Central African Republic’s new President Michel Djotodia speaks to his supporters at a rally in favour of the Seleka rebel coalition in downtown Bangui March 30, 2013. REUTERS/Alain Amontchi

Calm returned on Tuesday after fierce clashes between government forces and pro-Bozize fighters in Bossangoa, Bozize’s home region, about 300 km (185 miles) north of the capital Bangui.

The fighting was the latest sign of instability since the Seleka rebel group seized power in March in the landlocked former French colony, plunging the nation of 4.5 million people into chaos and a deepening humanitarian crisis.

President Michel Djotodia, the former leader of Seleka, named General Ferdinand Bombayake as the new head of the armed forces in a series of changes to military top brass, state radio announced.

Bombayake was the head of security for ex-president Ange Felix Patasse, who was toppled in a 2003 coup by Bozize.

“The change at the head of the army today is linked to the current situation in the country’s north and the president’s desire to bring some corrections in the security sphere,” his spokesman Guy Simplice Kodegue said.

Kodegue said an estimated 100 people had been killed in fighting in Bossangoa and nearby Bouca with Bozize’s supporters between Saturday and Monday.

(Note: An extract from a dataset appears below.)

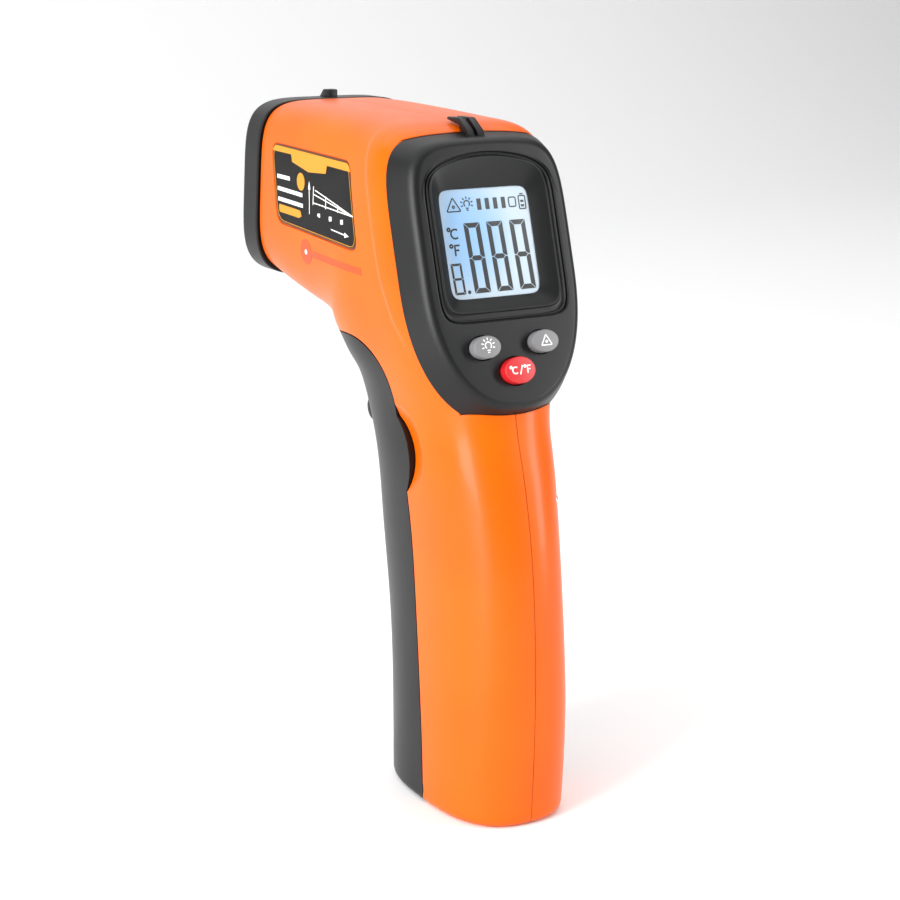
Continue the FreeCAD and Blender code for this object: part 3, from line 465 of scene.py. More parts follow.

Some 30 houses had been burned and two bridges demolished, cutting off the region from the capital, Kodegue added.

The fighting came after a U.N. warning that Central African Republic was on the brink of collapse. Muslim Seleka fighters are targeting the Christian populations of the country’s north.

Bozize, who fled first to Cameroon and then to France, told French media in Paris last month that he still had ambitions of returning to power.

The rebellion in CAR – one of the poorest places on earth – has triggered a humanitarian crisis after many aid groups and U.N. agencies pulled out, leaving people to fend for themselves.